§ **Problem requirements**: In the data below, find every line with the string "from" and pull it out.

+ + + + + + +

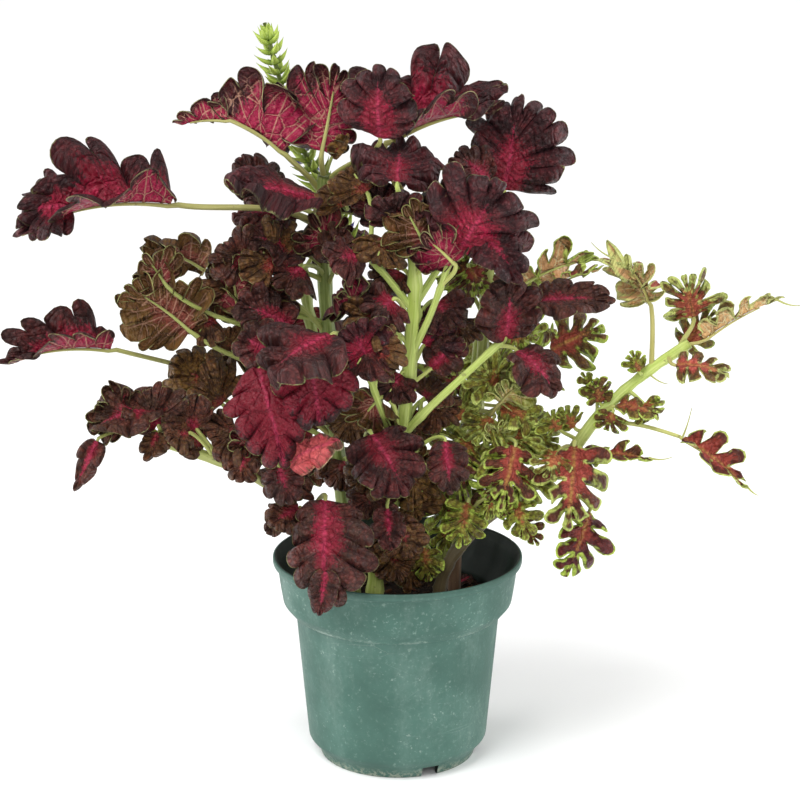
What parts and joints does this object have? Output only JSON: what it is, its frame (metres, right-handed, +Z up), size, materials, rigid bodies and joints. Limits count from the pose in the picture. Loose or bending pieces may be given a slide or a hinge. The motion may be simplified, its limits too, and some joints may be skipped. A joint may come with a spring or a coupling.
{
  "type": "potted coleus plant",
  "caption": "Bushy potted foliage plant with ruffled dark leaves, finely cut green-edged leaves and a slim flower spike, in a round tapered nursery pot.",
  "frame": {"origin": "middle of the pot's foot, on the surface that it stands on", "axes": "+Z up along the pot's axis, +X to the right and +Y to the back as the plant is seen from its front, so the foliage spreads furthest along X"},
  "size_m": [0.4604, 0.1875, 0.4463],
  "materials": {
    "pot_plastic": "dusty teal green moulded plastic, scuffed",
    "soil": "coarse dark potting soil with bark crumbs, matte",
    "ruffled_leaf": "puckered maroon blade with crimson heart and pale green stems",
    "cut_leaf": "maroon blade with salmon heart and lime green edge",
    "green_spike": "fresh light green bracts and stem"
  },
  "bodies": {
    "root": {"nursery_pot": "pot_plastic", "potting_soil": "soil", "front_leafy_stem": "ruffled_leaf", "left_leafy_stem": "ruffled_leaf", "low_left_leafy_stem": "ruffled_leaf", "right_leafy_stem": "cut_leaf", "right_branch_leafy_stem": "cut_leaf", "back_left_leafy_stem": "ruffled_leaf", "back_right_leafy_stem": "cut_leaf", "flower_spike_stem": "green_spike", "fallen_leaf_1": "ruffled_leaf", "fallen_leaf_2": "ruffled_leaf", "fallen_leaf_3": "ruffled_leaf"}
  },
  "joints": []
}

+ + + + + + +

§ **Response to the task**:
What parts and joints does this object have? Output only JSON: what it is, its frame (metres, right-handed, +Z up), size, materials, rigid bodies and joints. Limits count from the pose in the picture. Loose or bending pieces may be given a slide or a hinge. The motion may be simplified, its limits too, and some joints may be skipped. A joint may come with a spring or a coupling.
  "frame": {"origin": "middle of the pot's foot, on the surface that it stands on", "axes": "+Z up along the pot's axis, +X to the right and +Y to the back as the plant is seen from its front, so the foliage spreads furthest along X"},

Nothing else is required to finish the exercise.